SLIME is much more than just sending code. It's a full-fledged development environment with commands for inspecting variables, viewing threads, stepping, viewing backtraces, etc.
Neat, but not quite the same thing as Slime. Slime also, provides hinting and autocompletion based on the running Lisp image, debugging restarts, namespace resolution and other features.
This seems more general though, and clearly has the biggest feature nailed.
Yes, this is more general and might be useful for other stuff. For an actual slime alternative for vim there is slimv, Superior Lisp Interaction Mode for Vim. http://www.vim.org/scripts/script.php?script_id=2531 I have been toying with Common Lisp using slimv quite successfully.

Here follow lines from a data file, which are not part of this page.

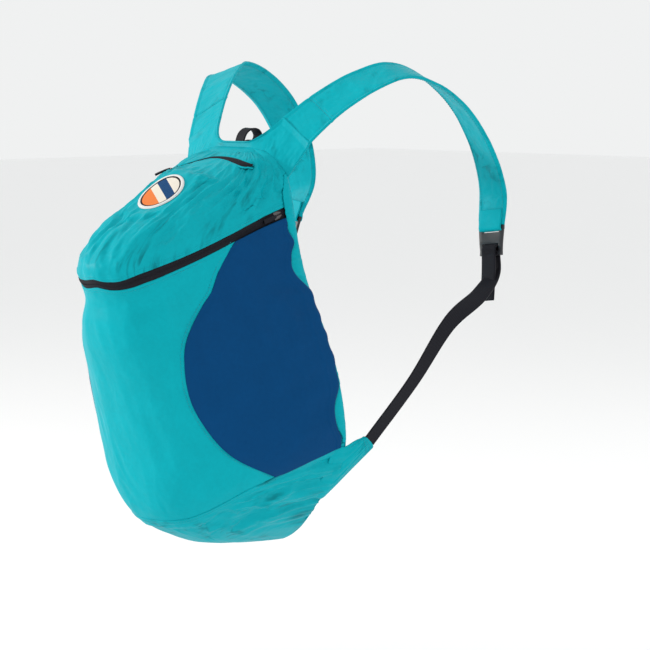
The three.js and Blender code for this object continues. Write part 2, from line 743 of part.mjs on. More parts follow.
function cornerTab() {
  const root = (a) => seamPoint(tabTopDown + a * (tabFootDown - tabTopDown));
  const end = (a) => tabTip.clone().addScaledVector(webAside, (a - 0.5) * tabWidth);
  const grid = counted(6, (a) =>
    counted(5, (b) => {
      const point = root(a).lerp(end(a), b);
      const puff = Math.sin(Math.PI * a) * Math.sin(Math.PI * b);
      return point.add(new THREE.Vector3(0.13 * tabWidth * puff, 0, 0));
    }),
  );
  return thickened(grid, (i, j) => ((0.55 + 0.45 * (j / 5)) * tabThickness) / 2);
}

const strapEnd = bandStop(strapStops, strapLine, 1);
const lockFace = strapEnd.aside.clone().cross(strapEnd.along).negate().normalize();

// A place in the ladder lock's own frame: along the strap's line, and out from the wearer's chest.
const lockPoint = (along, out) =>
  strapEnd.middle.clone().addScaledVector(strapEnd.along, seamGap + along).addScaledVector(lockFace, out);

function ladderLock() {
  const shape = new THREE.Shape();
  const half = lockWidth / 2;
  shape.moveTo(-half, 0).lineTo(half, 0).lineTo(half * 0.84, lockLength).lineTo(-half * 0.84, lockLength).closePath();
  const slot = new THREE.Path();
  const reach = webWidth / 2 + 2.5 * seamGap;
  const low = lockLength * 0.52;
  const high = lockLength * 0.8;
  slot.moveTo(-reach, low).lineTo(-reach, high).lineTo(reach, high).lineTo(reach, low).closePath();
  shape.holes.push(slot);
  const plate = new THREE.ExtrudeGeometry(shape, { depth: lockThickness, bevelEnabled: false });
  plate.translate(0, 0, -lockThickness / 2);
  const turned = new THREE.Matrix4().makeBasis(
    strapEnd.aside,
    strapEnd.along,
    strapEnd.aside.clone().cross(strapEnd.along).normalize(),
  );
  return plate.applyMatrix4(turned.setPosition(lockPoint(0, 0)));
}

// The webbing leaves the tab, passes the wearer's side, threads the ladder lock from behind and hangs free.
function webbing() {
  const start = tabTip.clone().addScaledVector(webDirection, tabThickness * 0.5 + 2 * seamGap);
  const flank = new THREE.Vector3(flankSpread / 2, flankForward, -flankDrop);
  const clear = lockThickness / 2 + webThickness;
  const under = lockPoint(lockLength * 1.47, -1.3 * clear);
  const between = (from, to, share, bulge) => from.clone().lerp(to, share).add(new THREE.Vector3(bulge, 0, 0));
  const across = strapEnd.aside.toArray();
  const stop = (middle, aside) => ({ middle, aside: new THREE.Vector3(...aside).normalize(), width: webWidth });
  return band(
    [
      stop(start, webAside.toArray()),
      stop(between(start, flank, 0.5, 0.25 * webWidth), [-0.15, 0.8, -0.56]),
      stop(flank, [0.15, 0.72, -0.62]),
      stop(between(flank, under, 0.55, 0.5 * webWidth), [0.7, 0.35, -0.5]),
      stop(under, across),
      stop(lockPoint(lockLength, -clear), across),
      stop(lockPoint(lockLength * 0.78, -clear), across),
      stop(lockPoint(lockLength * 0.64, 0), across),
      stop(lockPoint(lockLength * 0.78, clear), across),
      stop(lockPoint(lockLength, clear), across),
      stop(lockPoint(lockLength + 0.4 * webTail, 0.9 * clear), across),
      stop(lockPoint(lockLength + webTail, 1.3 * clear), across),
    ],
    webThickness,
    44,
  );
}

// The hang loop is folded webbing, both ends sewn to the top seam behind the yoke.
function hangLoop() {
  const behind = backAt(hemHeight / bagHeight) + 4 * seamGap + cloth + loopThickness / 2;
  const foot = heightAt(0) - hemHeight;
  const rise = loopReach * 0.62;
  const path = [
    [0, 0],
    [loopReach * 0.02, 0.55 * rise],
    [loopReach * 0.19, rise + hemHeight * 0.7],
    [loopReach * 0.48, rise + hemHeight + loopOpening / 3],
    [loopReach * 0.82, rise + hemHeight + loopOpening / 6],
    [loopReach * 0.945, rise + hemHeight - loopOpening * 0.45],
    [loopReach * 0.82, rise + hemHeight - loopOpening],
    [loopReach * 0.56, rise + hemHeight - loopOpening * 0.94],
    [loopOpening, 0.55 * rise],
    [loopThickness * 2, 0],
  ].map(([y, z]) => ({
    middle: new THREE.Vector3(0, behind + y, foot + z),
    aside: new THREE.Vector3(1, 0, 0),
    width: loopWidth,
  }));
  return band(path, loopThickness, 20);
}

// Zip sliders

// A small frame standing on the skin, with its second axis running down the seam line.
function standOn(turn, level, towards) {
  const foot = skin(turn, level);
  const outward = outwardOf(skin, turn, level);
  const along = towards.clone().sub(foot);
  along.addScaledVector(outward, -along.dot(outward)).normalize();
  const aside = along.clone().cross(outward).normalize();
  return new THREE.Matrix4().makeBasis(aside, along, outward).setPosition(foot);
}

function slider(place) {
  const shape = new THREE.Shape();
  const half = sliderWidth / 2;
  const nose = half * 0.55;
  shape.moveTo(-nose, 0).lineTo(nose, 0).lineTo(half, sliderLength * 0.45).lineTo(half, sliderLength);
  shape.lineTo(-half, sliderLength).lineTo(-half, sliderLength * 0.45).closePath();
  const body = new THREE.ExtrudeGeometry(shape, { depth: sliderHeight * 0.6, bevelEnabled: false });
  const bridge = new THREE.BoxGeometry(half * 0.5, sliderLength * 0.7, sliderHeight * 0.5);
  bridge.translate(0, sliderLength * 0.5, sliderHeight * 0.75);
  const whole = solidFrom(body.translate(0, 0, seamGap)).add(solidFrom(bridge));
  return geometryFrom(whole).applyMatrix4(place);
}

// The pull lies on the tape beyond the slider, its ring ahead of the bridge.
function pull(place) {
  const shape = new THREE.Shape();
  const half = pullWidth / 2;
  shape.moveTo(-half * 0.7, 0).lineTo(half * 0.7, 0).lineTo(half, pullLength * 0.25).lineTo(half, pullLength);
  shape.lineTo(-half, pullLength).lineTo(-half, pullLength * 0.25).closePath();
  const tab = new THREE.ExtrudeGeometry(shape, { depth: pullThickness, bevelEnabled: false });
  tab.translate(0, sliderLength + seamGap, seamGap * 2.5);
  return tab.applyMatrix4(place);
}

const mainSliderTurn = 3.5;
const mainSliderPlace = standOn(
  mainSliderTurn,
  levelOf(seamDown(zipLine, mainSliderTurn)),
  skin(mainSliderTurn + 8, levelOf(seamDown(zipLine, mainSliderTurn + 8))),
);
const slitPoint = (a) => [smoothThrough(column(slitLine, "turn"), a), levelOf(smoothThrough(column(slitLine, "down"), a))];
const topSliderPlace = standOn(...slitPoint(0.74), skin(...slitPoint(0.9)));

// The whole daypack

const daypack = new THREE.Group();

function place(name, geometry, colour) {
  const mesh = new THREE.Mesh(geometry, colour);
  mesh.name = name;
  daypack.add(mesh);
}

function placePair(name, geometry, colour) {
  place(`${name}_right`, geometry, colour);
  place(`${name}_left`, mirrored(geometry), colour);
}

// Gives an extruded shape the shared corners and index that a mirrored copy needs.
const indexed = (geometry) => geometryFrom(solidFrom(geometry));

place("back_panel", backPanel(), turquoise);
place("front_panel", frontPanel(), turquoise);
placePair("side_panel", sidePanel(), turquoise);
placePair("side_pocket", sidePocket(), navy);
place("base_panel", basePanel(), turquoise);
place("lid_panel", lidPanel(), turquoise);
placePair("side_edging", edging(), turquoise);
place("yoke", yoke(), turquoise);
placePair("shoulder_strap", shoulderStrap(), turquoise);
placePair("corner_tab", cornerTab(), turquoise);
placePair("webbing", webbing(), blackTape);
placePair("ladder_lock", indexed(ladderLock()), blackPlastic);
place("hang_loop", hangLoop(), blackTape);
place("main_zip", mainZip(), blackTape);
place("main_zip_slider", slider(mainSliderPlace), nickel);
place("main_zip_pull", pull(mainSliderPlace), blackTape);
place("top_zip", topZip(), blackTape);
place("top_zip_slider", slider(topSliderPlace), blackPlastic);
place("top_zip_pull", pull(topSliderPlace), blackTape);
place("patch", roundPatch(), patchThread);

export default daypack;
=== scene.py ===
import math
from bisect import bisect_right
from functools import lru_cache

import bmesh
import bpy
from bpy.props import FloatProperty, FloatVectorProperty, PointerProperty
from mathutils import Matrix, Vector, noise


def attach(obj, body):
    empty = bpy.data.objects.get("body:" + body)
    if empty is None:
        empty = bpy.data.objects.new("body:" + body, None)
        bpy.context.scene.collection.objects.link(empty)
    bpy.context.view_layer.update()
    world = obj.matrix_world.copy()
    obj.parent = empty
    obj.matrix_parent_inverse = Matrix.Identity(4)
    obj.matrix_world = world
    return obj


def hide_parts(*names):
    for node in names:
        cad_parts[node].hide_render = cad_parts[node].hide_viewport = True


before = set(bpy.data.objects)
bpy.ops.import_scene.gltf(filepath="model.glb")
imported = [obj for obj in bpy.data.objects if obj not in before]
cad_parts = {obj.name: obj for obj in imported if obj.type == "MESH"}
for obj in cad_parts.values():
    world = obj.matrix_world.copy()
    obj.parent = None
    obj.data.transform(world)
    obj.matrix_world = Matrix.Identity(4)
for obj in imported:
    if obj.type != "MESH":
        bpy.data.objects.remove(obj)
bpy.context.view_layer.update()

bl_info = {
    "name": "Packable daypack",
    "version": (1, 0, 0),
    "blender": (4, 5, 0),
    "location": "View3D > Sidebar > Daypack",
    "description": "Sews the cloth, zips, straps and patch of a thin nylon daypack over its plain solids",
    "category": "Object",
}

# Level cuts through the bag, from the top seam to the foot: how far down, half width, depth and squareness.
# The first three are shares of the bag's height, half its width and its depth.
SECTIONS = [
    (0.0, 0.2, 0.01, 2.6),
    (0.01, 0.36, 0.1, 2.6),
    (0.031, 0.47, 0.21, 2.6),
    (0.065, 0.565, 0.365, 2.6),
    (0.108, 0.593, 0.548, 2.6),
    (0.158, 0.61, 0.746, 2.5),
    (0.22, 0.626, 0.914, 2.4),
    (0.284, 0.66, 0.995, 2.3),
    (0.336, 0.707, 0.962, 2.3),
    (0.37, 0.752, 0.945, 2.3),
    (0.42, 0.82, 0.963, 2.3),
    (0.48, 0.888, 0.949, 2.3),
    (0.568, 0.967, 0.898, 2.3),
    (0.66, 1.0, 0.863, 2.3),
    (0.736, 0.984, 0.84, 2.35),
    (0.8, 0.89, 0.828, 2.5),
    (0.85, 0.76, 0.81, 2.65),
    (0.89, 0.62, 0.785, 2.8),
    (0.93, 0.5, 0.735, 2.8),
    (0.962, 0.39, 0.65, 2.7),
    (0.985, 0.28, 0.5, 2.6),
    (0.997, 0.2, 0.28, 2.5),
    (1.0, 0.16, 0.01, 2.5),
]

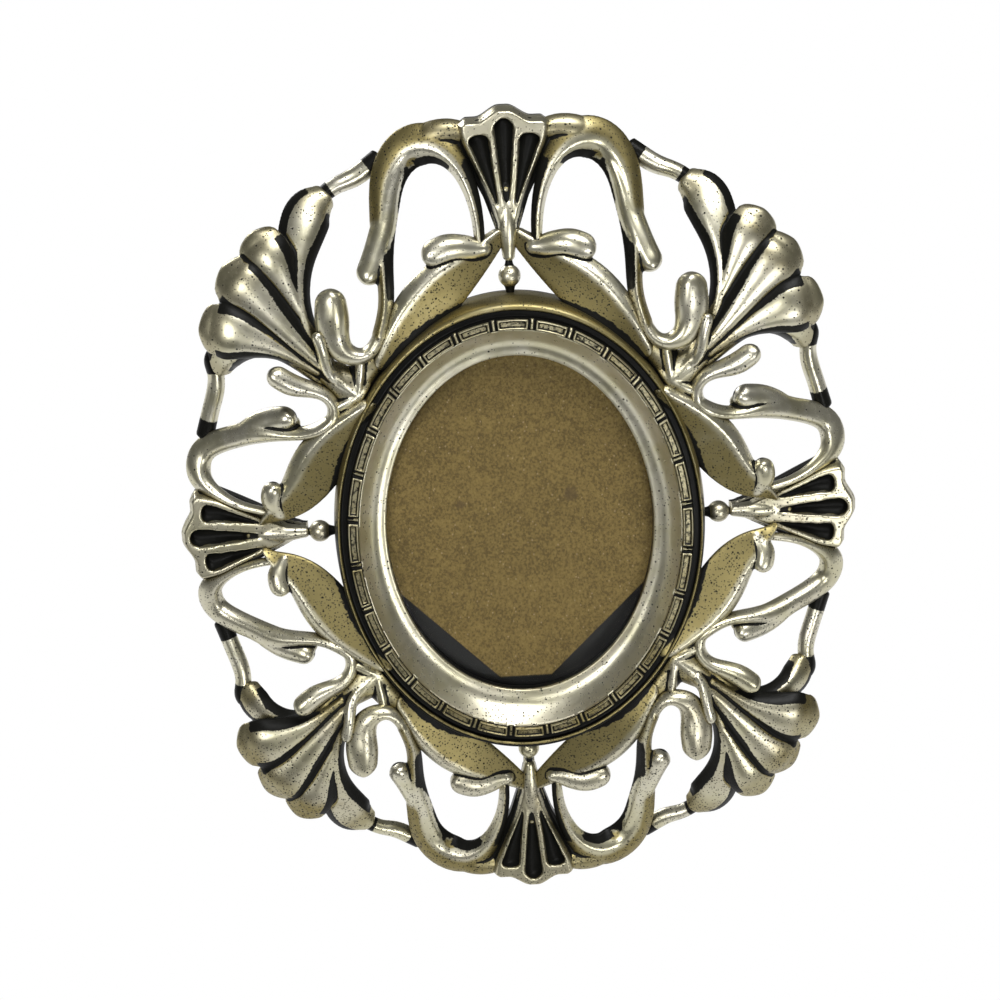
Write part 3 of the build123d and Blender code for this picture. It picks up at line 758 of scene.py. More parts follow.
# How black and how golden the moulding's parts are. Pairs are distances in millimetres, or shares of
# the way across the rim or the cove, between which a tone sets in.
mouldingTones = {
    "inside": 0.9,
    "barEdge": (0.36, 0.06),
    "line": 0.95,
    "lineStart": (0.75, 0.95),
    "lineEnd": (1.35, 1.10),
    "floor": 0.46,
    "floorStart": (0.85, 1.15),
    "spacer": 0.35,
    # sines of the turn between which the rim and the outer wall go black below: painted shade
    "lowerHalf": (0.45, -0.25),
    "rimStart": (0.30, 0.42),
    "rimGold": 0.8,
    "barGold": 0.45,
    "coveGold": 0.12,
    "sightGold": 0.25,
    "sightStart": (0.3, 0.0),
}


# The closed profile, from the sight's edge over the front to the back: half width, half height and
# height of each point, and the part of the moulding that it belongs to.
def mouldingProfile():
    sizes = moulding
    sight = np.array([sizes["sightWidth"], sizes["sightHeight"]]) / 2
    cove = np.array([sizes["coveWidth"], sizes["coveEndWidth"]])
    barInner = sight + cove
    barOuter = barInner + sizes["barBand"]
    grooveOuter = barOuter + sizes["grooveWidth"]
    ringOuter = np.array([ringHalfWidth, ringHalfHeight])
    rimTop = ringOuter - sizes["rimSlope"]
    rebate = sight + sizes["rebateOverlap"]
    edge, coveTop, rim = sizes["sightEdgeHeight"], sizes["coveTopHeight"], sizes["rimHeight"]
    foot, back = sizes["rimFootHeight"], sizes["backHeight"]
    lip, crown, bevel = sizes["lipRadius"], sizes["rimRadius"], sizes["bevel"]
    shelf = edge - sizes["sightLip"]
    floor = coveTop - sizes["grooveDepth"]
    crownTop = rim + sizes["rimLift"]
    rows, kinds = [], []

    def put(half, height, kind):
        rows.append((half[0], half[1], height))
        kinds.append(kind)

    for share in np.linspace(0, 1, 5)[:-1]:
        put(sight, shelf + share * (sizes["sightLip"] - lip), "inside")
    for angle in np.linspace(0, math.pi / 2, 5):
        put(sight + lip * (1 - math.cos(angle)), edge - lip + lip * math.sin(angle), "cove")
    for share in np.linspace(0, 1, 20)[1:]:
        bow = sizes["coveHollow"] * math.sin(math.pi * share) * (1 - sizes["coveSkew"] * share)
        put(sight + lip + (cove - lip) * share, edge + (coveTop - edge) * share - bow, "cove")
    for share in np.linspace(0, 1, 19):
        put(barInner + sizes["barBand"] * share, coveTop, "bar")
    for share in (0.35, 0.8):
        put(barOuter + bevel * share, coveTop - share * sizes["grooveDepth"], "groove")
    for share in np.linspace(0.08, 0.92, 5):
        put(barOuter + (grooveOuter - barOuter) * share, floor, "groove")
    for share in (0.3, 0.7):
        put(grooveOuter, floor + share * (rim - floor), "groove")
    for angle in np.linspace(0, math.pi / 2, 6):
        put(grooveOuter + crown * (1 - math.cos(angle)), crownTop - crown + crown * math.sin(angle), "rim")
    put(rimTop, rim, "rim")
    for share in np.linspace(0.15, 1, 8):
        put(rimTop + sizes["rimSlope"] * share ** 0.5, rim + (foot - rim) * share, "rim")
    for share in (0.35, 0.7, 0.97):
        put(ringOuter - sizes["backInset"] * share, foot + (back - foot) * share, "wall")
    put(ringOuter - sizes["backInset"] - sizes["backLip"], back, "wall")
    put(rebate + bevel, back, "wall")
    put(rebate, back + bevel, "wall")
    put(rebate, shelf - bevel / 2, "wall")
    put(rebate - bevel, shelf, "wall")
    return np.array(rows), np.array(kinds)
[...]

I use Slimv with Clojure, and love it! You get most of the slime commands, like macroexpand and a REPL in a vim buffer, with doc lookup etc. It even comes packaged with paredit for Vim.
After the most recent bug fixes it has gotten a lot faster, so make sure you get the latest version from https://bitbucket.org/kovisoft/slimv/ - version 0.9.5 on vim.org still has a bug that causes it too slow down.
I use vim-slime every day and am mainly happy with it. It is a little annoying to have to set up screen for it, I wish I knew how to script screen better but the docs are pretty opaque.